El consulado español en Manila fue arrasado y asesinados todos sus ocupantes a manos de los japoneses; esta niña fue la única superviviente.
Memoria histórica es un concepto equívoco e impreciso que sólo se refiere a una pequeña parte de la Historia de España, país que, por el contrario, tiene una historia larguísima, riquísima y con un sinfín de episodios de todo tipo.
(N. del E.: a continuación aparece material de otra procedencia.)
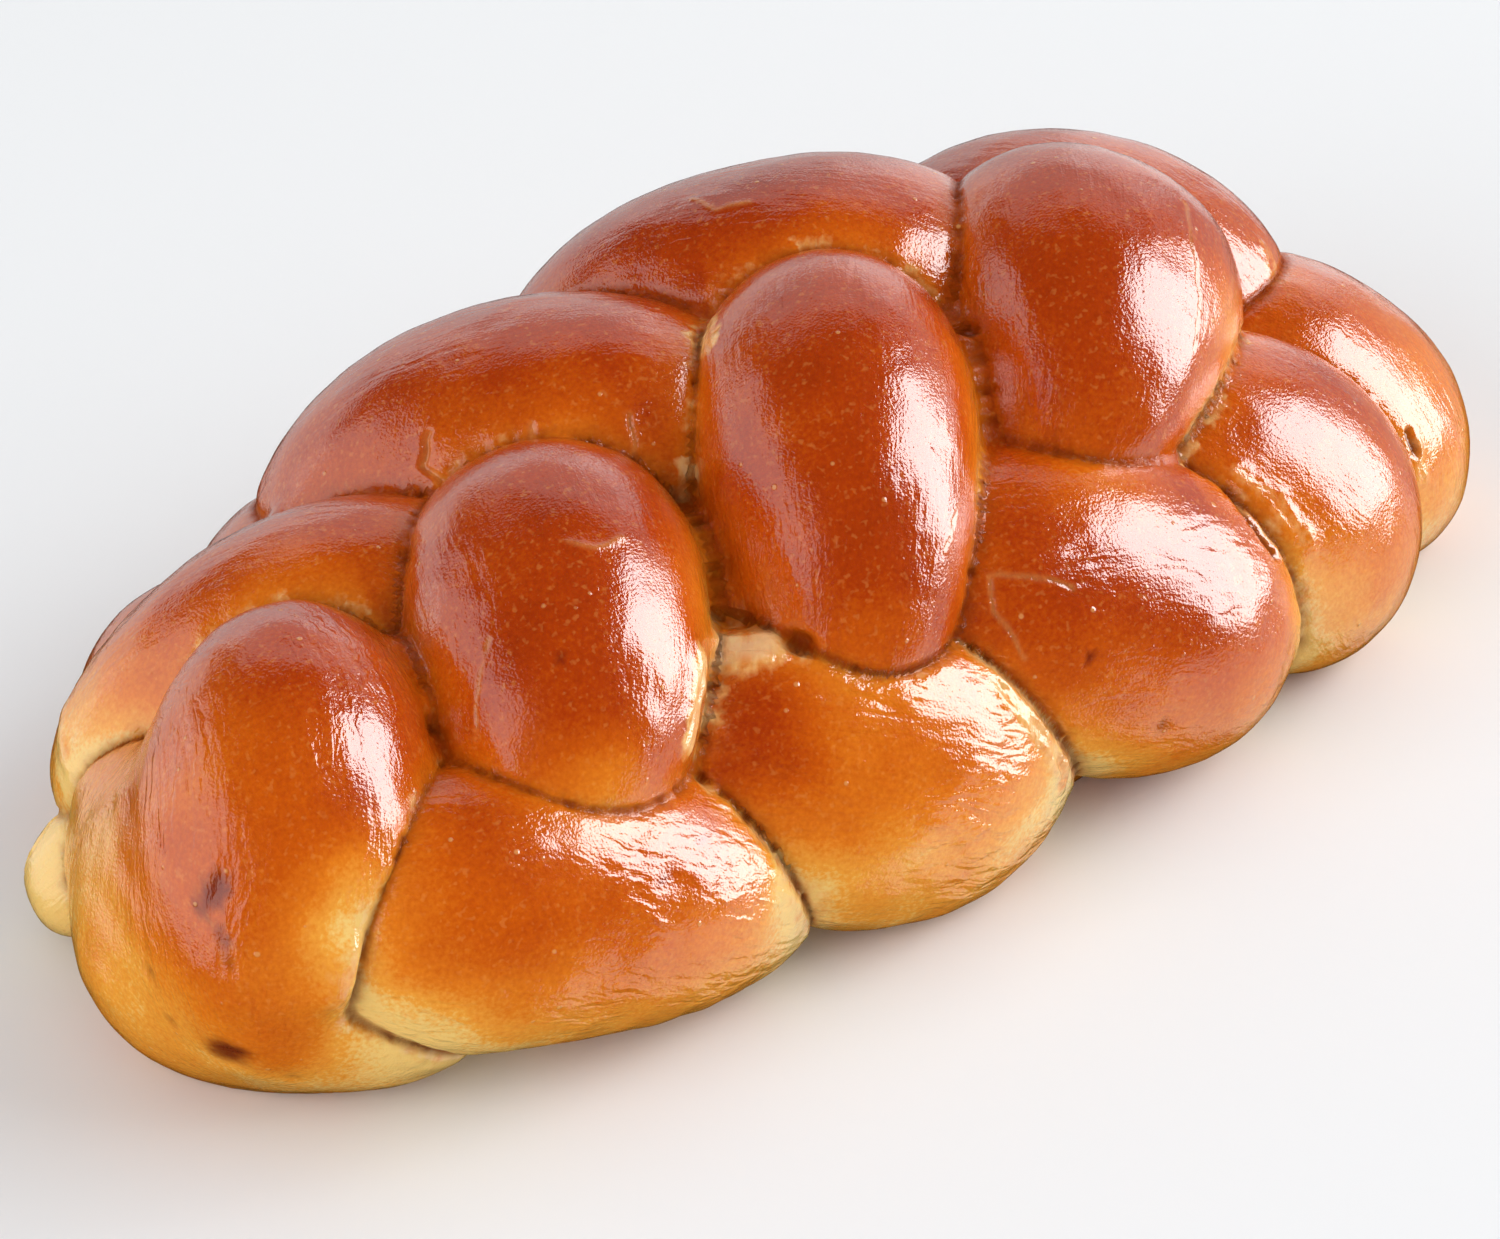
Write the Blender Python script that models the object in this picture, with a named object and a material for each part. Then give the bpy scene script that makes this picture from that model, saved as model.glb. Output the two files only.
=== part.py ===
"""A braided loaf in metres: plump lobes of plaited dough fused into one solid, cut flat below.

The long axis is X, the back is +Y, and the origin is the middle of the underside.
"""

from functools import partial

import bmesh
import bpy
from mathutils import Vector

MM = 0.001
AROUND = 24  # facets round one lobe
ALONG = 15  # rings from one end of a lobe to the other
CORE_Y, CORE_Z = 0.0, 22.0  # line inside the loaf that every lobe bulges away from, mm
INNER = 0.65  # how thick the buried side of a lobe is against its outer side
FLAT_AT = 0.0  # height of the flat underside, mm
CENTRE = (6.6, 2.85)  # what is taken off X and Y so the box is centred on the origin, mm

# Each lobe is one visible bulge of a strand, in mm: where it leaves the middle of the
# loaf, the point that pulls its centre line up and out, where it tucks under, its
# half width at either end, its half thickness, and how blunt its ends are.
LOBES = {
    "front_high_0": ((-94, 7, 46), (-124, -31, 86), (-140, -34, 12), 26, 25, 26, 2.6),
    "front_high_1": ((-36, 8, 54), (-60, -24, 84), (-80, -51, 37), 31, 27, 28, 2.4),
    "front_high_2": ((31, 9, 66), (10, -22, 98), (-20, -55, 34), 30, 25, 29, 2.4),
    "front_high_3": ((91, 9, 61), (81, -20, 94), (42, -42, 54), 36, 24, 27, 2.4),
    "back_high_1": ((-50, -4, 48), (-88, 16, 68), (-120, 38, 14), 29, 28, 26, 2.6),
    "back_high_2": ((14, -2, 52), (-32, 26, 89), (-50, 58, 26), 32, 34, 28, 3.0),
    "back_high_3": ((74, -2, 56), (27, 29, 99), (8, 60, 28), 32, 34, 28, 3.0),
    "back_high_4": ((132, -10, 36), (100, 22, 76), (78, 54, 26), 31, 31, 27, 2.4),
    "front_low_0": ((-131, -31, 36), (-86, -59, 43), (-29, -50, 7), 28, 26, 26, 2.3),
    "front_low_1": ((-54, -26, 36), (-20, -67, 43), (29, -54, 7), 31, 30, 26, 2.3),
    "front_low_2": ((-4, -28, 42), (44, -63, 54), (83, -52, 8), 33, 31, 29, 2.4),
    "front_low_3": ((56, -12, 46), (96, -58, 50), (118, -42, 2), 32, 32, 28, 2.4),
    "back_low_0": ((-100, 26, 26), (-92, 56, 26), (-66, 55, 6), 25, 26, 24, 2.3),
    "back_low_1": ((-84, 20, 32), (-60, 68, 34), (-28, 54, 4), 26, 26, 24, 2.3),
    "back_low_2": ((-24, 24, 34), (0, 80, 36), (34, 56, 4), 28, 28, 26, 2.3),
    "back_low_3": ((36, 24, 36), (62, 80, 38), (94, 54, 4), 28, 28, 26, 2.3),
    "back_low_4": ((92, 10, 36), (124, 56, 34), (141, 10, 4), 30, 30, 26, 2.4),
    "near_end": ((-86, -36, 20), (-128, -36, 28), (-134, 20, 20), 25, 30, 30, 2.6),
    "near_end_top": ((-92, 4, 30), (-130, 2, 40), (-130, 12, 12), 24, 25, 22, 2.6),
    "near_end_nub": ((-114, 20, 24), (-134, 30, 16), (-128, 34, 2), 13, 13, 12, 2.2),
    "far_end": ((100, 10, 36), (146, -28, 38), (144, -26, -4), 32, 34, 28, 2.4),
}

# The crumb behind the lobes, which fills the middle: its centre and half sizes, mm.
CORE_AT, CORE_HALF, CORE_BLUNT = (2, 2, 26), (136, 62, 43), 0.7


def clear_scene():
    for obj in list(bpy.data.objects):
        bpy.data.objects.remove(obj)


def centre_line(lobe, u):
    """Point and direction of a lobe's centre line, from 0 at its root to 1 at its tip."""
    root, crown, tip = (Vector(p) for p in lobe[:3])
    point = root * (1 - u) ** 2 + crown * (2 * u * (1 - u)) + tip * u**2
    along = (crown - root) * (1 - u) + (tip - crown) * u
    return point, along.normalized()


def lobe_point(lobe, unit):
    """Carries a point of the unit sphere onto the lobe's skin, in mm."""
    wide_root, wide_tip, deep, blunt = lobe[3:]
    u = (unit.z + 1) / 2
    point, along = centre_line(lobe, u)
    outward = point - Vector((0.8 * point.x, CORE_Y, CORE_Z))
    side = outward.cross(along).normalized()
    lift = along.cross(side)
    round_ = Vector((unit.x, unit.y))
    if round_.length < 1e-6:
        return point
    round_ = round_.normalized() * (1 - abs(unit.z) ** blunt) ** (1 / blunt)
    wide = wide_root + (wide_tip - wide_root) * u
    if round_.y < 0:
        deep *= INNER
    return point + side * (wide * round_.x) + lift * (deep * round_.y)


def core_point(unit):
    """Carries a point of the unit sphere onto the blunt core, in mm."""
    blunt = (abs(c) ** CORE_BLUNT * (1 if c > 0 else -1) for c in unit)
    return Vector(at + half * c for at, half, c in zip(CORE_AT, CORE_HALF, blunt))


def make_egg(name, skin):
    """A closed faceted egg: a unit sphere carried point by point by the skin function."""
    bm = bmesh.new()
    bmesh.ops.create_uvsphere(bm, u_segments=AROUND, v_segments=ALONG, radius=1)
    shift = Vector((CENTRE[0], CENTRE[1], FLAT_AT))
    for vert in bm.verts:
        vert.co = (skin(vert.co.copy()) - shift) * MM
    mesh = bpy.data.meshes.new(name)
    bm.to_mesh(mesh)
    bm.free()
    obj = bpy.data.objects.new(name, mesh)
    bpy.context.collection.objects.link(obj)
    return obj


def make_table_cutter():
    """A block filling everything below the flat underside."""
    bm = bmesh.new()
    bmesh.ops.create_cube(bm, size=1)
    bmesh.ops.scale(bm, verts=bm.verts, vec=Vector((0.5, 0.4, 0.1)))
    bmesh.ops.translate(bm, verts=bm.verts, vec=Vector((0, 0, -0.05)))
    mesh = bpy.data.meshes.new("below_the_loaf")
    bm.to_mesh(mesh)
    bm.free()
    obj = bpy.data.objects.new("below_the_loaf", mesh)
    bpy.context.collection.objects.link(obj)
    return obj


def add_boolean(target, other, operation):
    """Joins the other solid to the target, or takes it away, and hides the other."""
    modifier = target.modifiers.new(other.name, "BOOLEAN")
    modifier.operation = operation
    modifier.solver = "MANIFOLD"  # EXACT drops bodies where this many skins cross
    modifier.object = other
    other.hide_render = True
    other.display_type = "WIRE"


def crust_material():
    material = bpy.data.materials.new("egg_washed_crust")
    material.use_nodes = True
    shader = material.node_tree.nodes["Principled BSDF"]
    shader.inputs["Base Color"].default_value = (0.36, 0.105, 0.022, 1)
    shader.inputs["Roughness"].default_value = 0.3
    return material


def build_loaf():
    loaf = make_egg("loaf", core_point)
    for name, lobe in LOBES.items():
        add_boolean(loaf, make_egg(name, partial(lobe_point, lobe)), "UNION")
    add_boolean(loaf, make_table_cutter(), "DIFFERENCE")
    loaf.data.shade_smooth()
    loaf.data.materials.append(crust_material())


clear_scene()
build_loaf()
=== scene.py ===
# %% [markdown]
# # A braided egg loaf
# The real thing is a plait of enriched dough: each strand dives under its neighbour and
# comes up again, so from outside it is a pile of plump lobes with tight seams between
# them. It is brushed with beaten egg, so the tops bake to a glossy red-brown, while the
# seams that opened in the oven stay gold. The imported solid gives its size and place, and
# everything below makes the skin of that same loaf.

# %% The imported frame
import math
from functools import partial

import bmesh
import bpy
import numpy as np
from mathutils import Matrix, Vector, noise
from mathutils.bvhtree import BVHTree
from mathutils.kdtree import KDTree


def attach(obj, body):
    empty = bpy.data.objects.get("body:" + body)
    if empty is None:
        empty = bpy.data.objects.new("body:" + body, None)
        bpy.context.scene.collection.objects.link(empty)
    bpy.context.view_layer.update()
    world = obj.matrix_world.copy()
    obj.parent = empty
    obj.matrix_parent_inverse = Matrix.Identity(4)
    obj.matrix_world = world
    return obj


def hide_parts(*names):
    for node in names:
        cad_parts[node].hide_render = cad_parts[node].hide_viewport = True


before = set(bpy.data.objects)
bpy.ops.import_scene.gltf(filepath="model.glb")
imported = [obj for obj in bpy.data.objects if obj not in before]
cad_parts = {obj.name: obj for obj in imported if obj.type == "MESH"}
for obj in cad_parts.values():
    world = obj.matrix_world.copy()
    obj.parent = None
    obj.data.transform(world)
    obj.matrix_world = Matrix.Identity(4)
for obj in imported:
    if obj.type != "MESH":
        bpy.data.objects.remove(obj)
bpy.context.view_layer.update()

MM = 0.001

# %% [markdown]
# Each lobe is one visible bulge of a strand. Its centre line leaves the middle of the
# loaf, is pulled up and out by a crown point, and tucks under at its tip. These are the
# same lobes as the solid's, in millimetres, so the skin can't drift from it.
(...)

Uno de los menos conocidos es el que tuvo lugar en Manila en 1945, en los instantes finales de la II Guerra Mundial, cuando el ejército japonés sabía que su derrota era inminente; rabiosos, soldados y oficiales se volvieron contra la población civil, entre la que había españoles que se habían integrado en la sociedad filipina y llevaban allí varias generaciones.No, esa desmemoriada memoria histórica no tiene recuerdos de aquellos españoles que fueron masacrados por los japoneses en Filipinas en 1945. Ocurrió en Manila en apenas un mes. El avance estadounidense era evidentemente imparable, de modo que los japoneses (tras tres años de ocupación) ya estaban convencidos de su próxima derrota. Así, con la seguridad de que el futuro era la muerte, la rendición o la huida, y afectados por la arrogancia convertida en insoportable frustración, los nipones comenzaron una política de exterminio que se saldó con el asesinato de alrededor de 60-70.000 civiles (el total de muertos en la batalla ascendió a 100.000). En su violenta retirada quemaron y destruyeron, asesinaron, torturaron, violaron, mutilaron… a filipinos, alemanes, chinos, suizos…, y españoles.
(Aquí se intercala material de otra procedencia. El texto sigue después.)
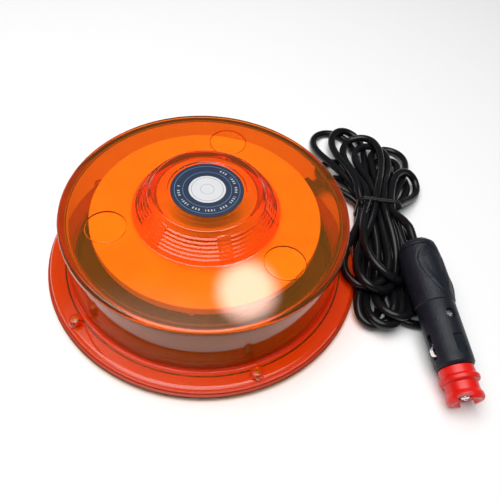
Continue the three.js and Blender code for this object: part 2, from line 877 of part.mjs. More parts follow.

Cuenta el periodista Richard Harris (existen también testimonios escritos de varios supervivientes y diversos estudios historiográficos) que a principios del año final de la guerra, alrededor de 300 españoles fueron asesinados con una ferocidad inaudita; hombres mujeres y niños, curas y monjas cayeron bajo las espadas y pistolas de los enloquecidos soldados de Japón; unos decapitados, como el cura que protestaba por la matanza de civiles filipinos y allí mismo, sin mediar más explicación, un coronel le rebanó el cuello con su sable; otros acribillados por las bayonetas cuando atendían a heridos y moribundos. Igualmente es conocido el caso de algunos de aquellos ‘últimos de Filipinas’ que se habían escondido en un refugio antiaéreo; los militares japoneses los encerraron, vertieron bidones de gasolina y lanzaron bombas de mano… Tampoco se privaron de irrumpir en consulados y embajadas llevándose todo y a todos por delante.
Ciertamente ese comportamiento de las tropas del Ejército Imperial no fue una excepción, al revés, fue una confirmación de los modos que había empleado en toda Asia durante su expansión y retirada. Así es, las atrocidades japonesas no tuvieron freno, quedando para los anales de la infamia abundantes y vergonzantes sucesos que incluyen el asesinato sistemático y la destrucción de edificios e incluso ciudades; baste recordar la toma de Shangai en 1937, el asqueroso Escuadrón 731 de Manchuria, las indescriptibles salvajadas perpetradas en Corea o, a finales de ese año, la monstruosa actuación del Ejército Japonés en Nankín (que ha pasado a la historia con el nombre de la Masacre o la Violación de Nankín)…
Todo eso se supo tanto por los testimonios de los supervivientes como por los periodistas que estaban allí, pero incluso los propios japoneses elaboraron un informe en 1948 después de asimilar la derrota y comprender que tarde o temprano todo iba a saberse; ese informe detallaba todas las barbaridades cometidas por sus soldados desde Mongolia hasta Nueva Guinea.
Aquel sangriento episodio conocido como la Batalla de Manila es Historia Universal, y en el mismo dejaron su vida varios cientos de españoles que también forman parte de la Historia de España. Todo lo que España había construido en varios siglos en Manila (fábricas, sedes sociales, centros de beneficencia, colegios…) fue borrado del mapa por unos militares encolerizados, rabiosos por encontrar algo o alguien sobre quien descargar su ira, alguien a quien culpar de su derrota. El suceso y los compatriotas que dejaron allí sus huesos también merecen el recuerdo.